Camp White
White City Oregon
Background of Camp White
- Camp White was named in honor of George A. White who served as an Adjutant General in 1915.
- Was built on the Agate Desert.
- Camp White trained engineering, medical, and artillery units between 1942 and 1945.
- White City, Oregon began in 1941 when the U.S. Army constructed Camp White on 43,000 acres outside of Medford, Oregon as an army training camp.
Oregon Reacts to WWII
a town undergoing rapid growth due to sudden prosperity.
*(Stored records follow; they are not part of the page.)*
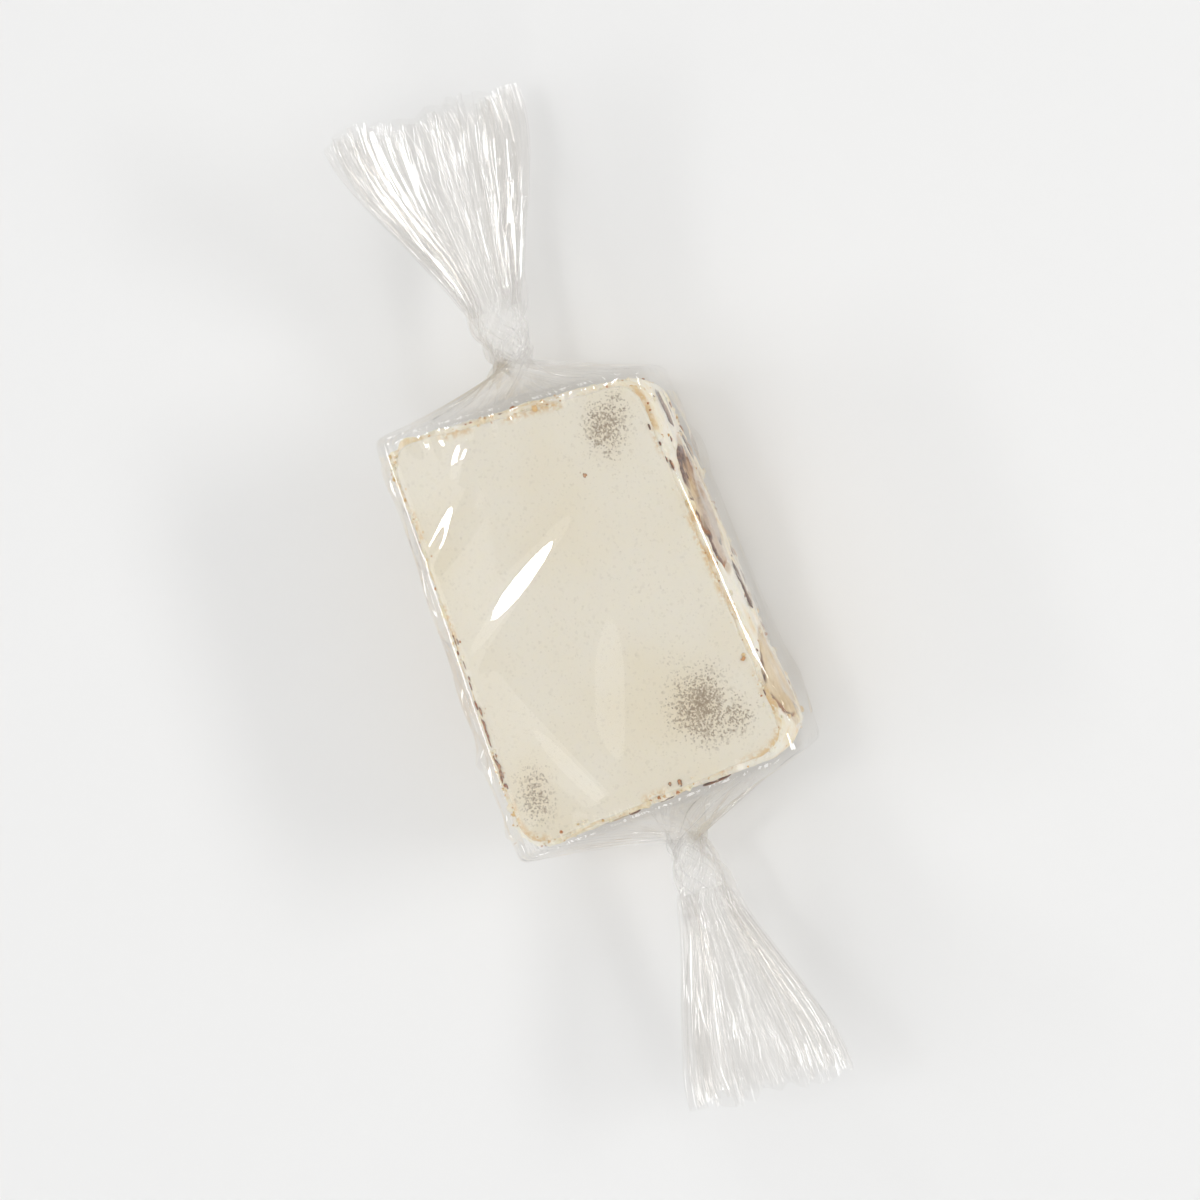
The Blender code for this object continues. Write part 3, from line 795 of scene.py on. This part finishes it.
def almond_piece(name, section, surface, seed):
    """One almond: a cut face on rings round its middle, then its sides going back into the nougat.

    The face follows the cut side, with the skin as a thin uneven line round it. Where the almond is broken,
    cells of it sit higher and lower, and an arc at the upper right keeps its skin.
    """
    angle = np.linspace(0, 2 * math.pi, ALMOND_AROUND, endpoint=False)
    share = np.append(np.arange(1, ALMOND_RINGS + 1) / ALMOND_RINGS, [1.01, 1.0, 0.8, 0.4])
    sunk = np.append(np.zeros(ALMOND_RINGS), [0.35, 0.9, 1.6, 2.1]) * MM
    rim_place = np.stack([np.cos(angle), np.sin(angle)], -1)
    uneven = 0.07 * soft_noise(rim_place, 0.6, seed + 9) + 0.035 * soft_noise(rim_place, 0.22, seed + 10)
    edge_across, edge_up = (part * (0.97 + uneven) for part in section.outline(angle))
    across, up = share[:, None] * edge_across, share[:, None] * edge_up
    flat = np.stack([across, up], axis=-1)
    wobble = np.stack([soft_noise(flat, 1.7 * MM, seed + k) for k in (1, 2)], -1)
    ragged = np.stack([soft_noise(flat, 0.6 * MM, seed + k) for k in (7, 8)], -1)
    cell_size = mixed(5.0, 2.4, section.broken) * MM
    _, crack, tone = nearest_seeds(flat + (0.75 * wobble + 0.22 * ragged) * MM, cell_size, seed)
    face = share[:, None] <= 1.0
    crack = smooth(0.10, 0.0, crack) * section.broken
    level = (tone - 0.6) * 0.55 * section.broken
    torn = 0.34 * soft_noise(flat, 1.2 * MM, seed + 12) + 0.30 * soft_noise(flat, 0.45 * MM, seed + 13)
    fine = 0.07 * soft_noise(flat, 1.1 * MM, seed + 3) + 0.03 * soft_noise(flat, 0.45 * MM, seed + 4)
    rim_noise = soft_noise(rim_place * 2.6, 1.0, seed + 5)
    rim_width = 0.07 + 0.05 * rim_noise
    skinned = smooth(-0.35, 0.1, rim_noise)
    rim = smooth(1 - 1.4 * rim_width, 1 - 0.5 * rim_width, share[:, None]) * skinned
    raised = (fine + level + 0.12 * torn * section.broken - 0.06 * crack - 0.10 * rim) * MM + 0.05 * MM
    raised = raised - 0.14 * MM * smooth(0.93, 1.0, share[:, None])
    beside, above = rotated(across, up, -section.turn)
    points = section.middle + beside[..., None] * section.across + above[..., None] * (0, 0, 1)
    height, side_angle = points[..., 2], np.arctan2(points[..., 1], points[..., 0])
    out = swell(height) + knife_wave(side_angle, height) + np.where(face, raised, -sunk[:, None])
    points = points + out[..., None] * section.outward
    shattered = smooth(0.25, 0.6, section.broken)
    rightward, upward = across / edge_across.max(), up / edge_up.max()
    arc = smooth(0.72, 0.86, 0.8 * share[:, None] + 0.45 * upward + 0.15 * rightward + 0.8 * torn)
    amber = smooth(0.15, 0.6, rightward + 0.8 * torn + 0.3 * (tone - 0.5)) * shattered
    bruise = smooth(-0.3, 0.4, soft_noise(flat, 2.6 * MM, seed + 6) - 0.5 * rightward)
    bruise = bruise * smooth(0.1, 0.6, section.broken)
    skin = np.clip(np.maximum(rim, arc * shattered), 0, 1) * face + skinned * (1.0 - face)
    front = section.middle + section.outward * (swell(section.middle[2]) + 0.05 * MM)
    back = section.middle - section.outward * 2.2 * MM
    turn_over = -1 if np.cross(section.across, (0, 0, 1)) @ section.outward < 0 else 1
    points, skin, bruise, amber = (part[::-1, ::turn_over] for part in (points, skin, bruise, amber))
    vertices, triangles = closed_form(points, back, front)
    marks = {"bruise": with_poles(bruise, 0, 0), "amber": with_poles(amber, 0, 0)}
    marks["skin"] = with_poles(skin, 1, 0)
    piece = add_piece(name + "_cut", vertices, triangles, surface, marks)
    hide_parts(name)


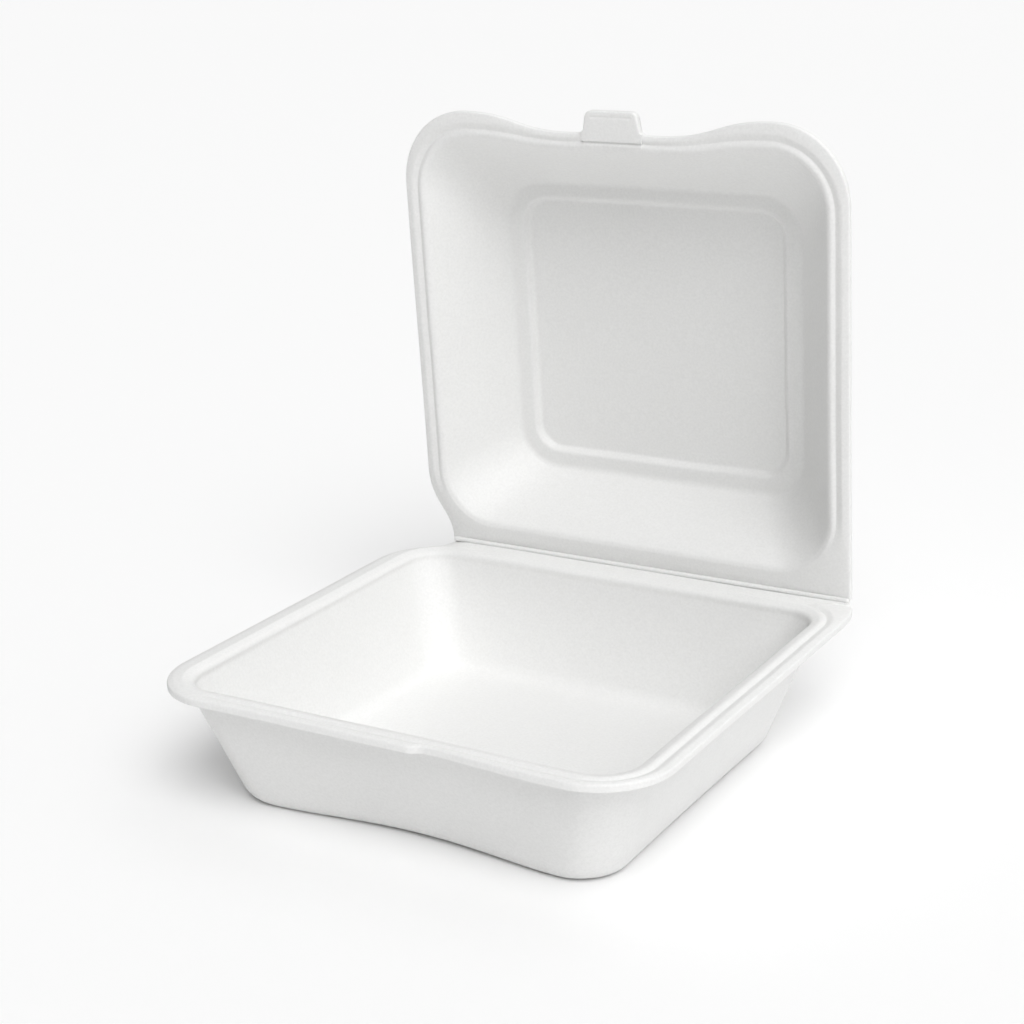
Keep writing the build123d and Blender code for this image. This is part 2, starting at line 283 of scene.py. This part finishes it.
# Cell noise tints the foam and gives its grain, and a slower noise its swells and its sheen
def foamMaterial():
    material = bpy.data.materials.new("foamSheet")
    material.use_nodes = True
    tree = material.node_tree
    tree.nodes.clear()
    place = addNode(tree, "ShaderNodeTexCoord").outputs["Object"]
    cells = addNode(tree, "ShaderNodeTexNoise",
                    {"Scale": 1 / (foam["cell"] * mm), "Detail": 2.0, "Roughness": 0.6}, {"Vector": place})
    peel = addNode(tree, "ShaderNodeTexNoise",
                   {"Scale": 1 / (foam["peel"] * mm), "Detail": 1.0}, {"Vector": place})
    tone = addNode(tree, "ShaderNodeMapRange", foam["noiseSpan"], {"Value": cells.outputs["Fac"]})
    ramp = addNode(tree, "ShaderNodeValToRGB", None, {"Fac": tone.outputs["Result"]})
    ramp.color_ramp.elements[0].color = hexColour(foam["thinColour"])
    ramp.color_ramp.elements[1].color = hexColour(foam["colour"])
    gloss = addNode(tree, "ShaderNodeMapRange",
                    {**foam["noiseSpan"], "To Min": foam["roughness"][0], "To Max": foam["roughness"][1]},
                    {"Value": peel.outputs["Fac"]})
    swell = addNode(tree, "ShaderNodeBump", {"Strength": 1.0, "Distance": foam["peelRelief"] * mm},
                    {"Height": peel.outputs["Fac"]})
    grain = addNode(tree, "ShaderNodeBump", {"Strength": 1.0, "Distance": foam["cellRelief"] * mm},
                    {"Height": cells.outputs["Fac"], "Normal": swell.outputs["Normal"]})
    shader = addNode(tree, "ShaderNodeBsdfPrincipled",
                     {"IOR": foam["ior"], "Subsurface Weight": foam["scatter"],
                      "Subsurface Radius": (1.0, 1.0, 1.0), "Subsurface Scale": foam["scatterReach"] * mm},
                     {"Base Color": ramp.outputs["Color"], "Roughness": gloss.outputs["Result"],
                      "Normal": grain.outputs["Normal"]})
    addNode(tree, "ShaderNodeOutputMaterial", None, {"Surface": shader.outputs["BSDF"]})
    return material


foamSheet = foamMaterial()

# Tray
tray = {
    "half": 75.0,            # half the width across the lip
    "corner": 20.0,
    "rim": 8.0,              # lip's edge to the mouth, at the sides
    "frontRim": 7.2,
    "rearRim": 9.6,          # hinge to the mouth
    "draft": 12.2,           # how far the side and rear walls draw in
    "frontDraft": 9.9,
    "mouthCorner": 10.5,
    "footCorner": 10.0,
    "footRound": 6.5,
    "frontSag": 3.6,         # inward bow of the front wall at its foot
    "mouthDepth": 0.9,       # where the rim's fall meets the wall
    "throat": (2.9, 0.4),    # foot of the steep strip under the mouth, and how much wider it is there
    "crest": 2.7,            # ridge, from the mouth outwards
    "groove": (1.45, 0.75),  # beyond the crest, below it
    "lipCrown": (3.2, 0.08),
    "lipEdge": 0.5,          # height that the lip loses at its edge
    "left": (35.0, 70.0),    # the left side's softer pressing comes in between these distances
    "leftWear": (0.9, 0.25, 0.35),  # there: share of the groove lost, more fall of the lip, steeper strip
    "hollow": 1.0,           # height lost along the hinge, where the lid's bead turns
    "hollowReach": 0.9,
    "hollowStart": (3.0, 0.4),  # it comes in between these distances from the hinge
    "hollowLeft": (-63.0, -20.0),  # and lines up with the edge between these places along it
    "lipTurn": 0.2,          # how far the lip turns down below the sheet's thickness
    "web": [(75.0, 56.0), (75.0, 64.8), (71.4, 69.6)],
    "notch": [(-63.2, 69.6), (-62.0, 62.0), (-67.5, 61.5), (-75.0, 57.0), (-75.0, 44.0)],
    "grooveRear": (50.0, 60.0),  # along the rear, from the first y to the second, the groove fades
    "grooveEnd": (34.0, 57.0),  # towards the middle, between these distances from it
    "catch": (11.0, 4.0, 50.0, 1.6),  # crisp end, its run, faded end, depth of the front catch
    "footSoft": 1.0,         # how much softer the foot's inside is than an even sheet's
    # rounding of the throat, the mouth, the crest, the groove, the crown, the edge and its underside,
    # and where the wall meets the rim below
    "rounds": (3.0, 2.2, 1.9, 0.55, 1.8, 0.6, 0.4, 1.2),
    "steps": (12, 14, 2, 2, 2, 2, 2, 2, 3, 16, 8),  # samples from each ring to the next
}


# Tray shell from 12 rings: floor, foot, throat, mouth, crest, groove, crown, edge, its underside, wall,
# foot and base. The walls draw in evenly with depth.
def makeTray():
    t, foamThick = tray, sheet["thickness"]
    share = np.linspace(-1, 1, sheet["endColumns"], endpoint=False)
    x = share * (t["half"] - t["corner"])
    front, height = -hingeY, trayHeight
    slope, frontSlope = t["draft"] / height, t["frontDraft"] / height
    run = foamThick * math.hypot(1, slope)
    # the sag's curve peaks at the middle and is level at both ends
    sag = t["frontSag"] * 16 * ((share + 1) / 2) ** 2 * ((1 - share) / 2) ** 2

    # wall outline at a depth below the rim, grown towards the outside
    def wall(depth, grow):
        draw, frontDraw = slope * depth - grow, frontSlope * depth - grow
        corner = t["mouthCorner"] - (t["mouthCorner"] - t["footCorner"]) * depth / height + grow
        return lift(outline(t["half"] - t["rim"] - draw, front + t["frontRim"] + frontDraw,
                            hingeY - t["rearRim"] - draw, corner, share, sag * depth / height), -depth)

    start, rise, stop, depth = t["catch"]
    catch = depth * ease(x, start, start + rise) * (1 - ease(x, start + rise, stop))
    edge = outline(t["half"], front, hingeY, t["corner"], share, catch, t)
    crest = outline(t["half"] - t["rim"] + t["crest"], front + t["frontRim"] - t["crest"],
                    hingeY - t["rearRim"] + t["crest"], t["mouthCorner"] + t["crest"], share)
    atHinge = ease(edge[:, 1], *(hingeY - v for v in t["hollowStart"]))
    # the left side is pressed softer: a shallow groove, a lip that falls more and a steeper strip
    grooveLost, moreFall, steeper = t["leftWear"]
    left = ease(-edge[:, 0], *t["left"])
    edgeFall = (t["lipEdge"] + moreFall * left) * (1 - atHinge) + t["hollow"] * atHinge
    fade = np.maximum(1 - ease(crest[:, 1], *t["grooveRear"]), ease(np.abs(crest[:, 0]), *t["grooveEnd"]))
    fade = fade * (1 - grooveLost * left)
    throat = wall(*t["throat"])
    throat[:, 0] -= steeper * left
    groove, lip = rimRings(crest, edge, t, fade, edgeFall)
    # along the hinge the lip's crown stands back from the edge by the hollow's reach
    lip[:, 0] += atHinge * ease(edge[:, 0], *t["hollowLeft"]) * (edge[:, 0] - lip[:, 0])
    lip[:, 1] += atHinge * (edge[:, 1] - t["hollowReach"] - lip[:, 1])
    lip[:, 2] *= 1 - atHinge
    inner, outer = wall(height - foamThick, 0), wall(height, run)
    floorMiddle, baseMiddle = np.array([0, 0, foamThick - height]), np.array([0, 0, -height])
    rings = [drawnIn(inner, floorMiddle), inner, throat, wall(t["mouthDepth"], 0), lift(crest, 0), groove, lip,
             lift(edge, -edgeFall), lift(edge, -foamThick - t["lipTurn"]), wall(foamThick, run), outer,
             drawnIn(outer, baseMiddle)]
    radii = [0, t["footRound"] - foamThick + t["footSoft"], *t["rounds"], t["footRound"], 0]
    up = np.array([0, 0, height])
    rows = section(rings, radii, t["steps"]) + up
    return shellObject("foamTray", waver(rows), waver(floorMiddle + up), baseMiddle + up, "tray")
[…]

Camp White Story's from the past
Cecil Milliner, one of the original trainers of the 300th at Camp White, describes some of the elements of basic training:
In basic training a trainee learns "Military Courtesy" with the hand salute; the face movements (right face, left face, about face); marching movements (forward, to the rear, right and left flank and oblique); open ranks for inspections and closed rank; the attention ("Ten-HUT"), at ease and parade rests. Weapons training included manual of arms, how to care for your weapons and triangulation before going on the rifle range. On the rifle range one learns safety around weapons, how to shoot from the prone, sitting, kneeling and standing positions. Other training was camouflage; bridge building (footbridge, Bailey bridge, ponton bridge, wood bridges); building tank traps of various kinds; barbed wire entanglement construction; how and where to use explosives of all kinds; how to set out booby traps and to probe for them and how to disarm them and setting out the different tank mines. Infantry movements included the skirmish line, diamond formation, in-line formation and compass training. The 300th were also trained with machine guns (tommy guns, burp guns, 50 caliber); the 45 caliber semi-automatic pistol; 30 mm and the 4.2 mm mortars and use of the anti-tank guns of various kinds. They learned how to set up a bivouac; performed forced marches up to fifteen miles one way and back and stood guard duty and did assault boat training while crossing a river.
Camp White End of WWII
At the end World War II, most of Camp White was decommissioned, sold, or returned to pre- war public and private ownership. The vast majority of its buildings, including mess halls, dormitories, service and training facilities were sold for scrap, relocated for other uses. The Station Hospital, the only portion of Camp White to rely upon masonry construction, was the focus of various proposals including a relocated Oregon State Hospital. After prolonged debate, the Camp White Station Hospital was transferred to the Department of Veterans Affairs. The facility was reopened as the Veterans Affairs Domiciliary in February 1949.